We must remember, virtually everyone carried a dagger back then and often
you might be facing multiple opponents, or be encumbered by armor. The
last thing you wanted to do is grapple while laying prone where your eyes
can be gouged, your groin ripped, and the adversary maim you by biting
you know, all the things that occur in life and death combat
situations but are omitted and forbidden in the controlled conditions
of wrestling sports and MMA. Go figure.
I
consulted with a certain former student about this and he too concurred
with the obsession for grappling among many modern self-defense methods. As
a 14-year police SWAT veteran, he noted how the last thing he wants to
do is go to the ground with a suspect where he might then become vulnerable
to a hidden weapon, as well as clawing, biting, etc., not to mention having
his own firearm taken from him. Why do it when he can instead use his
stick or employ a move that takes the person down?
Something I have observed over the last decade's emergence of historical
European martial arts study is that practitioners who come from a judo/jujutsu
or Greco-Roman wrestling background will in the middle of free-play make
a mental decision to stop fencing and start grappling. They fail to connect
the skill sets together as simply "fighting." So, they typically
get hit in that instant where they are making the mental shift between
the two. The same phenomenon occurs notoriously among classical fencers
and those who have never practiced any unarmed skills. When you close
with them and make body contact they are easily overcome because they're
still hopelessly stuck in "swordplay" mode. Watching
my students the past few years who are skilled grapplers learn the
difficulty of employing the simplest of unarmed techniques against a
skilled swordsman in fencing bouts has been illuminating.
I've
also noticed a tendency whereby too many enthusiasts approach the idea of Ringen
as just a wrestling match where they come to the clinch then try to go
straight to the ground and roll around until someone submits. The
reality of serious combat however is that a fighter should want to
avoid entanglements. When you can get the opponent off his feet while
you remain upright it's a tremendous advantage. You don't then willingly
join him there. We might recall that both Vincentio Saviolo and George
Silver each complained in the 1590s that poor rapier fencing led to the
fighters going quickly to the ground, which they each considered to be
something inferior to effective fighting.

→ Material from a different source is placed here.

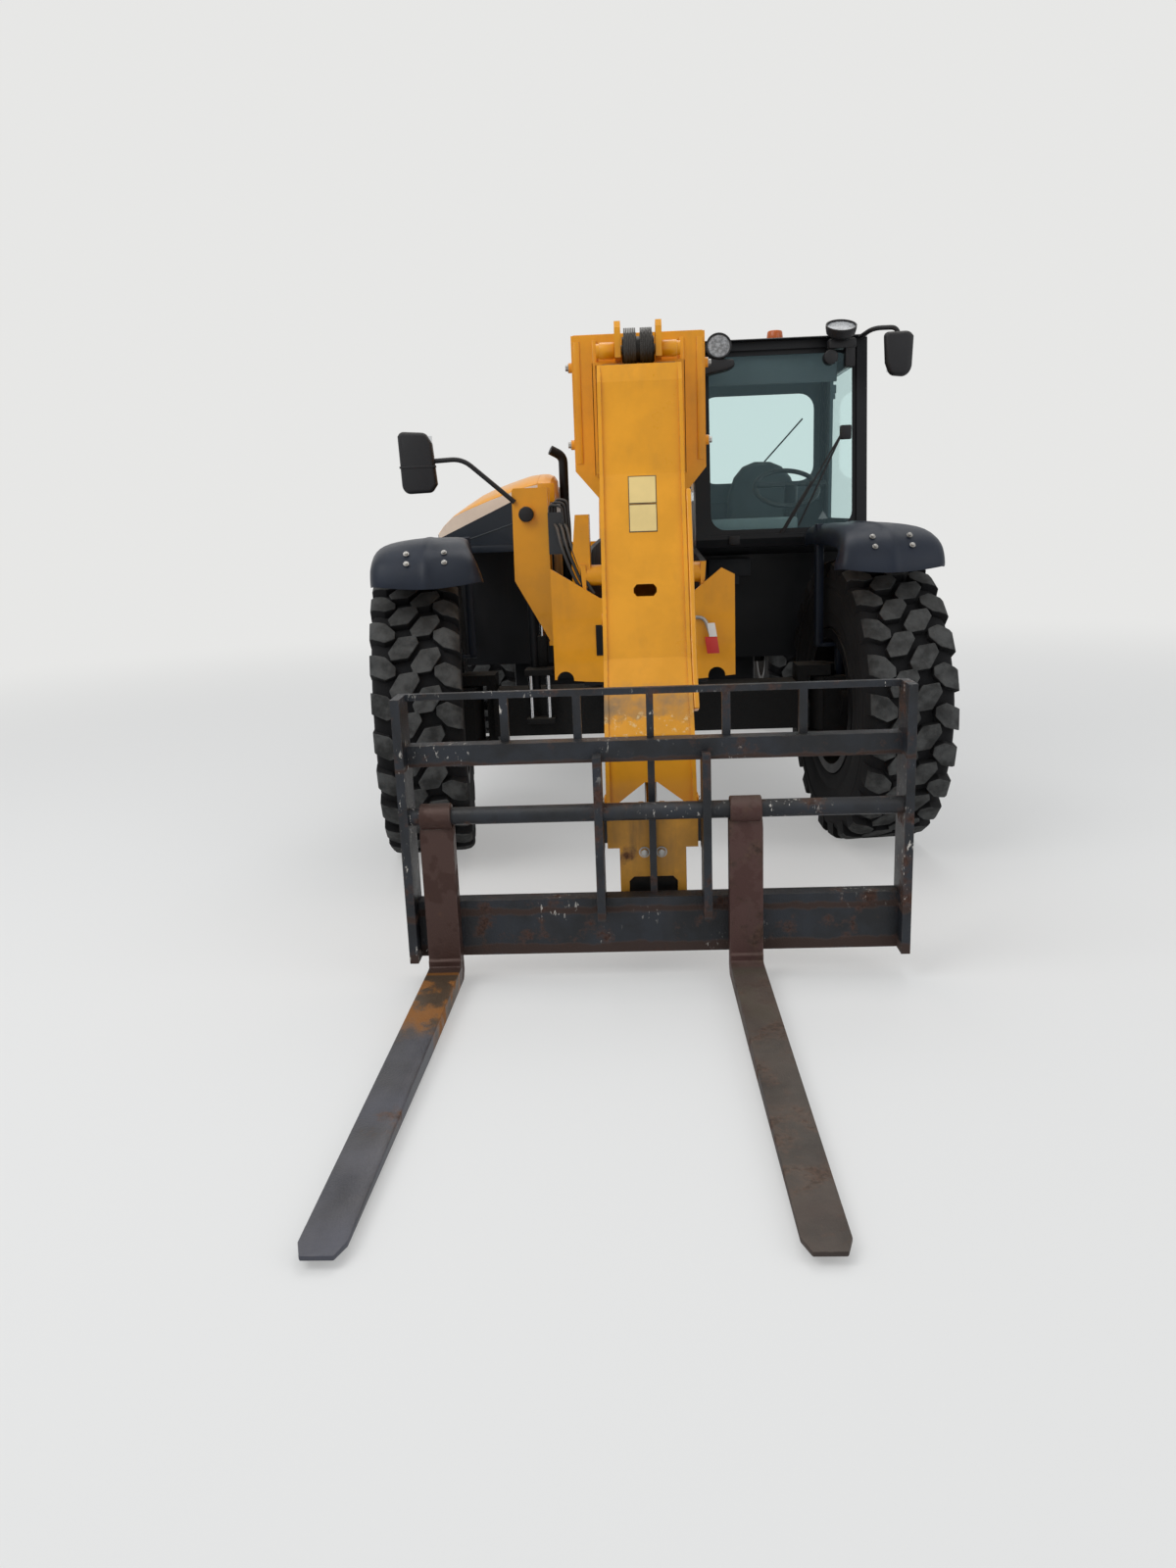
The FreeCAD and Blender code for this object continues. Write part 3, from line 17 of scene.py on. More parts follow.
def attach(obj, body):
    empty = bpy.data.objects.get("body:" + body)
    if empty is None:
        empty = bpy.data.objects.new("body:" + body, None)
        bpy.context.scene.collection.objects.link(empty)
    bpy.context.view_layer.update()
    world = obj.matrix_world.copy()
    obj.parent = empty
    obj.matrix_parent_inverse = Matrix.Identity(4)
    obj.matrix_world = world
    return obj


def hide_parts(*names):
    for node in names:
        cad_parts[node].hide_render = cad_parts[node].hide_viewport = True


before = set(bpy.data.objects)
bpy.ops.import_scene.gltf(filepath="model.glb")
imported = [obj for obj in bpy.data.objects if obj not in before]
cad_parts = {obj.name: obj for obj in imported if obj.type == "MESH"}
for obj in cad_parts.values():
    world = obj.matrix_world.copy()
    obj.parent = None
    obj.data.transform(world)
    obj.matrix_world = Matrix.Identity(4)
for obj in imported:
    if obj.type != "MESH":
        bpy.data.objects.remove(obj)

log = logging.getLogger("telehandler")

Point = tuple[float, float, float]
Colour = tuple[float, float, float]
Outline = list[tuple[float, float]]


class Side(Enum):
    """The two sides of the machine, each with the sign of its x."""

    LEFT = 1
    RIGHT = -1


# Nodes and finishes


class Net:
    """Lays out one node tree by short calls."""

    def __init__(self, tree: bpy.types.NodeTree) -> None:
        """Keep the tree.

        Args:
            tree: The tree that the calls add to.
        """
        self.tree = tree

    def node(self, kind: str, **settings: object) -> bpy.types.Node:
        """Add a node.

        Args:
            kind: The node's type, without its ShaderNode prefix.
            settings: Properties of the node.

        Returns:
            The new node.
        """
        made = self.tree.nodes.new("ShaderNode" + kind)
        for name, value in settings.items():
            setattr(made, name, value)
        return made

    def feed(self, socket: bpy.types.NodeSocket, value: object) -> None:
        """Link a socket to another one, or give it a plain value.

        Args:
            socket: The input to feed.
            value: An output socket, a number or a colour.
        """
        if isinstance(value, bpy.types.NodeSocket):
            self.tree.links.new(value, socket)
        elif isinstance(value, tuple) and len(value) == 3 and socket.type == "RGBA":
            socket.default_value = (*value, 1.0)
        else:
            socket.default_value = value

    def maths(self, operation: str, *values: object, clamp: bool = False) -> bpy.types.NodeSocket:
        """Work out a number.

        Args:
            operation: The name of the sum.
            values: Its two or three numbers or sockets.
            clamp: Whether the result stays from 0 to 1.

        Returns:
            The result's socket.
        """
        made = self.node("Math", operation=operation, use_clamp=clamp)
        for socket, value in zip(made.inputs, values):
            self.feed(socket, value)
        return made.outputs[0]

    def blend(self, share: object, under: object, over: object) -> bpy.types.NodeSocket:
        """Mix two colours.

        Args:
            share: How much of the second colour shows.
            under: The first colour.
            over: The second colour.

        Returns:
            The mixed colour.
        """
        made = self.node("Mix", data_type="RGBA")
        self.feed(made.inputs[0], share)
        self.feed(made.inputs[6], under)
        self.feed(made.inputs[7], over)
        return made.outputs[2]

    def band(self, value: object, low: float, high: float, start: float = 0.0, end: float = 1.0) -> bpy.types.NodeSocket:
        """Turn a range of values into another one, smoothly and clamped.

        Args:
            value: The number to look up.
            low: Where the ramp starts.
            high: Where the ramp ends.
            start: The result at the start.
            end: The result at the end.

        Returns:
            The result's socket.
        """
        made = self.node("MapRange", interpolation_type="SMOOTHSTEP")
        for name, number in (("Value", value), ("From Min", low), ("From Max", high), ("To Min", start), ("To Max", end)):
            self.feed(made.inputs[name], number)
        return made.outputs[0]

    def place(self, stretch: Point = (1.0, 1.0, 1.0)) -> bpy.types.NodeSocket:
        """Read the place on the object, stretched along its axes.

        Args:
            stretch: The pattern's density along x, y and z.

        Returns:
            The vector socket.
        """
        where = self.node("TexCoord").outputs["Object"]
        if stretch == (1.0, 1.0, 1.0):
            return where
        mapping = self.node("Mapping")
        mapping.inputs["Scale"].default_value = stretch
        self.feed(mapping.inputs["Vector"], where)
        return mapping.outputs[0]

    def noise(self, scale: object, detail: float = 4.0, rough: float = 0.55, stretch: Point = (1.0, 1.0, 1.0)) -> bpy.types.NodeSocket:
        """Read a cloudy pattern.

        Args:
            scale: How many lumps there are in a metre.
            detail: How many finer layers are added.
            rough: How strong the finer layers are.
            stretch: The pattern's density along x, y and z.

        Returns:
            The pattern's value, about 0.5 on average.
        """
        made = self.node("TexNoise")
        self.feed(made.inputs["Vector"], self.place(stretch))
        self.feed(made.inputs["Scale"], scale)
        self.feed(made.inputs["Detail"], detail)
        self.feed(made.inputs["Roughness"], rough)
        return made.outputs[0]

    def parts(self, vector: object) -> tuple[bpy.types.NodeSocket, ...]:
        """Split a vector into its x, y and z sockets."""
        made = self.node("SeparateXYZ")
        self.feed(made.inputs[0], vector)
        return tuple(made.outputs)

    def effect(self, name: str, **values: object) -> bpy.types.Node:
        """Place a shared effect.

        Args:
            name: The effect's group.
            values: Its inputs by name.

        Returns:
            The group node.
        """
        made = self.tree.nodes.new("ShaderNodeGroup")
        made.node_tree = bpy.data.node_groups[name]
        for key, value in values.items():
            self.feed(made.inputs[key], value)
        return made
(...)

Wrestling is the basis of all fighting, as the grandmaster Liechtenauer
and the master Fiore dei Liberi both tell us. But I believe this does
not mean its techniques are the heart of the matter, but only its central
idea that whether you are armed or not the very core of all combat reduces
to closing with and leveraging the opponent. As Dr. Sydney Anglo pointed
out in his seminal work on the martial arts of Renaissance Europe, the
role of wrestling in knightly martial culture was viewed in contradictory
ways during the 14th to 16th centuries. I suspect now the issue might
have been one of the difference between Kampfringen grappling
techniques that are about throws, take downs, disarms, and unarmed skill
versus weaponsas opposed to wrestling as a sport of going to the
ground to achieve a submission hold something to be avoided in
a life and death encounter.
Ground
fighting without weapons in our source works is very limited despite
the impression some practitioners now have that it was or is especially
important. And when it is present with weapons, it is in the context of
finishing off an opponent that has been taken down. That's certainly not
the kind of ground fighting people do now in mixed martial arts practice.
Thus, while it is not in dispute that there is "some" ground
fighting in the source teachings, what I am proposing is that this "some"
is actually quite small and really not all that significant. I believe
that it was uncommon and not the intended goal of Ringen training. Those
who believe differently are certainly free to provide evidence that contradicts
this view.
I tell my students do all the grappling and wrestling you like and you
will not learn the value of fencing. But do fencing right and you will
learn the value of Ringen. For myself, I have never studied wrestling
or grappling arts. Instead, my skills and all I know about it, I have
learned from my practice of historical fencing a craft which
I approach without any artificial post-Renaissance separation between
armed and unarmed teachings.
There
is no denying the utility and value of skills in ground fighting as being
beneficial for a martial artist. But in combat, standing up when your
opponent is on the ground is arguably superior to anything else. All
the more so when deadly weapons are involved. I believe our historical
source teachings reflect this. The only time this is not true is when
you make fighting into an unarmed contest or game where you want to force
an opponent to tap out. (If you doubt it, try wrestling sometime
against someone carrying a small dagger in their belt. See how quickly
things end.)
So, we are left with no choice but to challenge those advocating ground fighting
in RMA (Renaissance martial arts) to show us the evidence, textural or
iconic, from our source teachings. Where's all the ground fighting?
October 2009
End Note: I think
ground-work as a whole is just overrateda result of the pendulum
of modern popular martial arts having excluded grappling in favor of "kick-boxing"
styles for so long that when the Brazilians came along and wiped out fighters
in the mid-1990s everyone soon realized their deficiencies. Nowadays,
things are back where they should be for modern unarmed self-defense:
people acknowledge that you need to be able to fight standing up, to throw
or block blows when necessary, to face multiple attackers, and more importantly
to effect take downs and throws (or prevent them being used on you). When
you over emphasize ground-work because it's popular you are a less well-rounded
fighterwhether modern or historical, armed or unarmed. I think
that historical lesson has been relearned out of our recent military conflicts.
In historical fencing studies, the immediate lethality of weapons in close-combat
encounters teaches you right away to avoid purposely going to the ground
with your opponent. I think our ancestors knew this. And it's even more
so when modern firearms are involved.